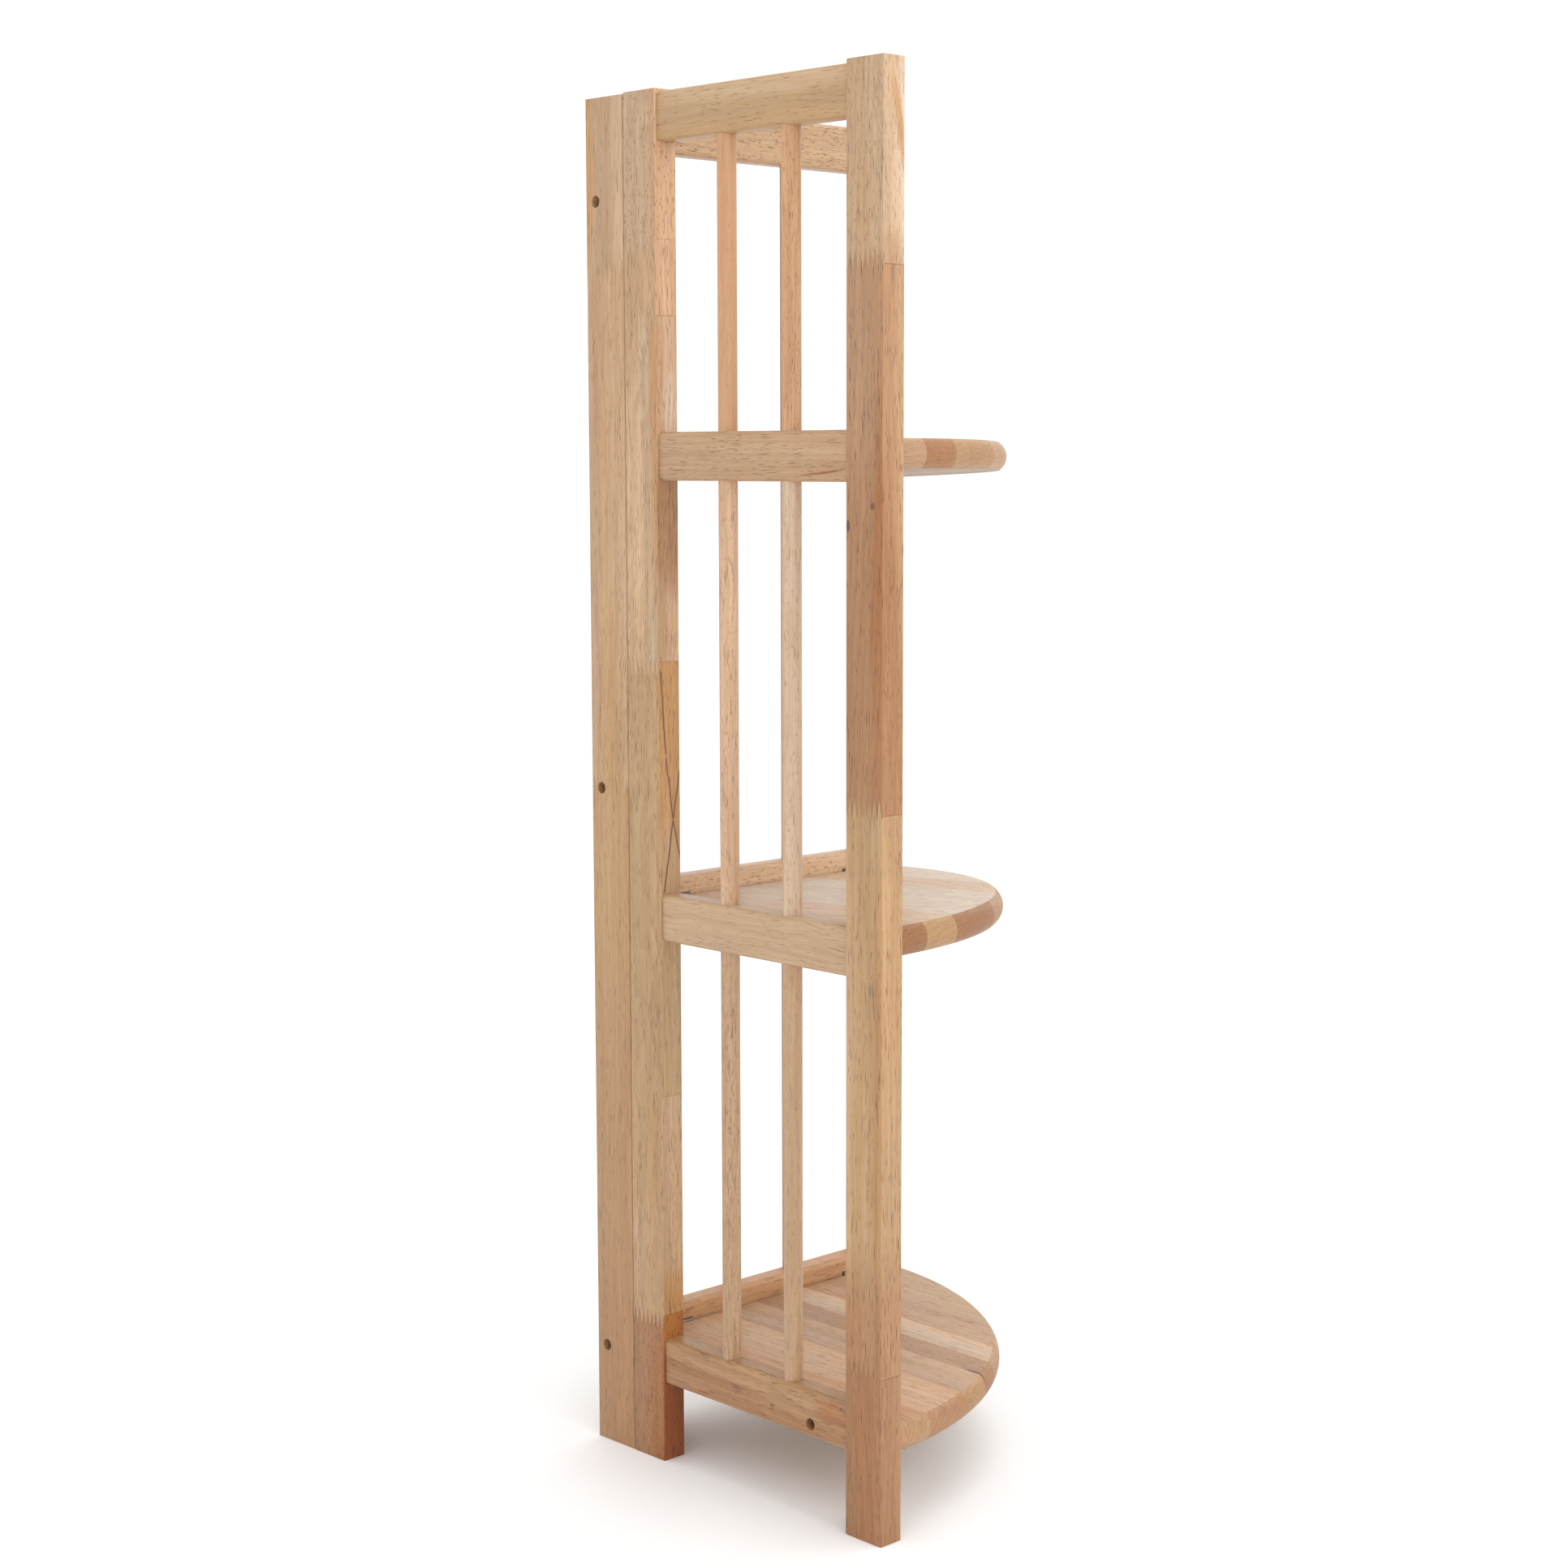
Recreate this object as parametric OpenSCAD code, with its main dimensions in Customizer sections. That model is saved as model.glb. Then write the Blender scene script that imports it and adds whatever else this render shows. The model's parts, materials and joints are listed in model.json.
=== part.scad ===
// Folding corner shelf in millimetres.
// Two ladder frames with spindles meet at a corner strip. Three quarter-round shelves
// hang on butt hinges at the right frame and fold up against it.
// X runs along the left frame, Y along the right frame and Z up.

/* [Overall] */
// Height of the posts
height = 996.5; // [950:0.5:1300]
// Length of each side frame, from the corner to its front edge
side = 300; // [260:5:360]

/* [Posts and corner strip] */
// Width of a post across its face
post_w = 34.5; // [28:0.5:44]
// Thickness of the posts and of the corner strip
stock_t = 20; // [18:0.5:26]
// Rounding of the long edges of posts and strip
post_round = 1.2; // [0.4:0.2:3]
// Easing of the end edges of posts and strip
post_ease = 0.8; // [0.2:0.1:2]
// Gap at the seam where the left frame folds
seam_gap = 0.4; // [0.2:0.1:1]
// Drop of the strip's top below the posts' tops
strip_drop = 1; // [0:0.5:6]

/* [Rails] */
// Height of a rail
rail_h = 34.5; // [32:0.5:50]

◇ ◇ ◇

▸ **GIVEN REQUEST**
Print back all the lines verbatim.

▸ **EXPECTED OUTPUT**
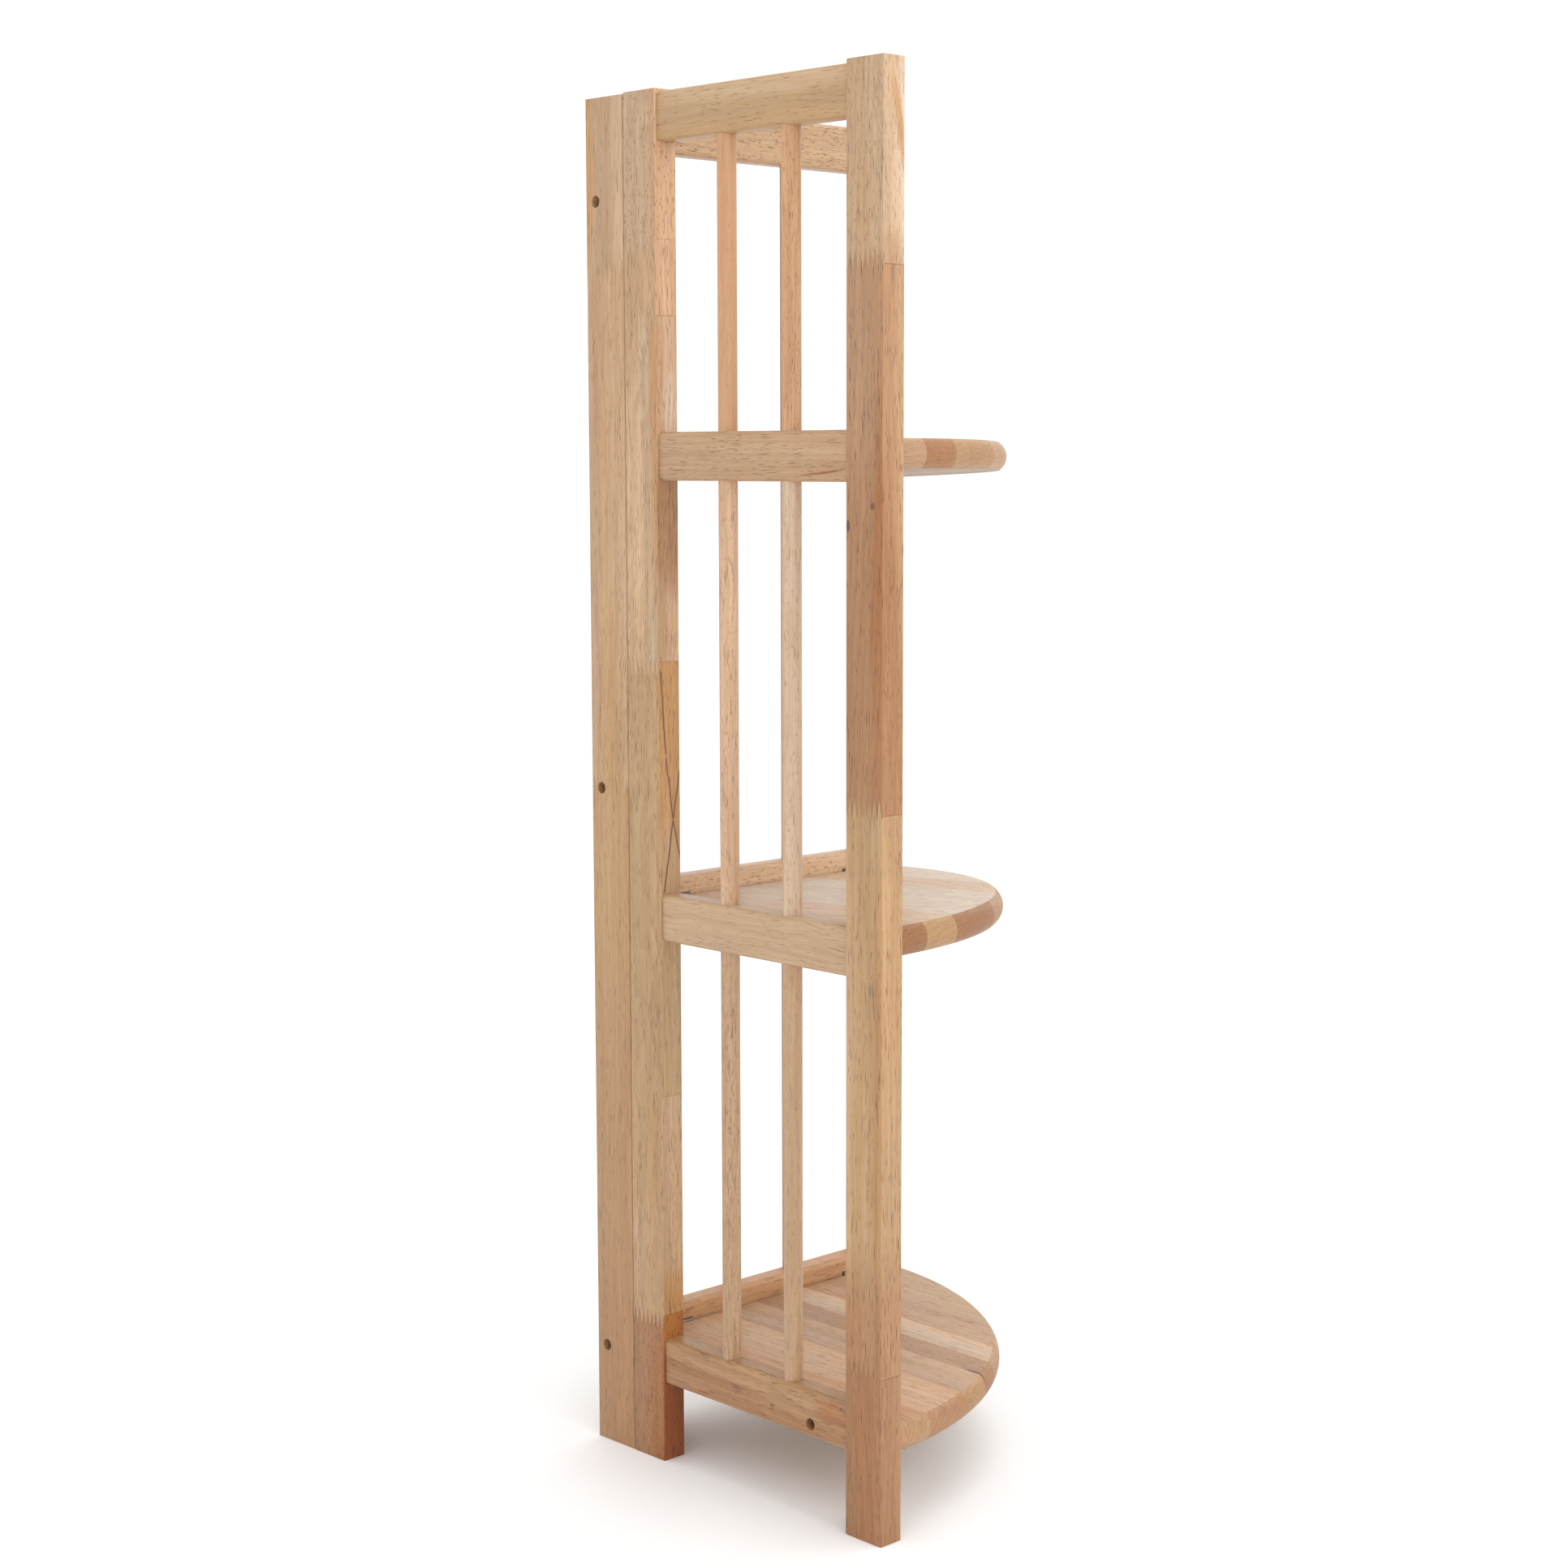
Recreate this object as parametric OpenSCAD code, with its main dimensions in Customizer sections. That model is saved as model.glb. Then write the Blender scene script that imports it and adds whatever else this render shows. The model's parts, materials and joints are listed in model.json.
=== part.scad ===
// Folding corner shelf in millimetres.
// Two ladder frames with spindles meet at a corner strip. Three quarter-round shelves
// hang on butt hinges at the right frame and fold up against it.
// X runs along the left frame, Y along the right frame and Z up.

/* [Overall] */
// Height of the posts
height = 996.5; // [950:0.5:1300]
// Length of each side frame, from the corner to its front edge
side = 300; // [260:5:360]

/* [Posts and corner strip] */
// Width of a post across its face
post_w = 34.5; // [28:0.5:44]
// Thickness of the posts and of the corner strip
stock_t = 20; // [18:0.5:26]
// Rounding of the long edges of posts and strip
post_round = 1.2; // [0.4:0.2:3]
// Easing of the end edges of posts and strip
post_ease = 0.8; // [0.2:0.1:2]
// Gap at the seam where the left frame folds
seam_gap = 0.4; // [0.2:0.1:1]
// Drop of the strip's top below the posts' tops
strip_drop = 1; // [0:0.5:6]

/* [Rails] */
// Height of a rail
rail_h = 34.5; // [32:0.5:50]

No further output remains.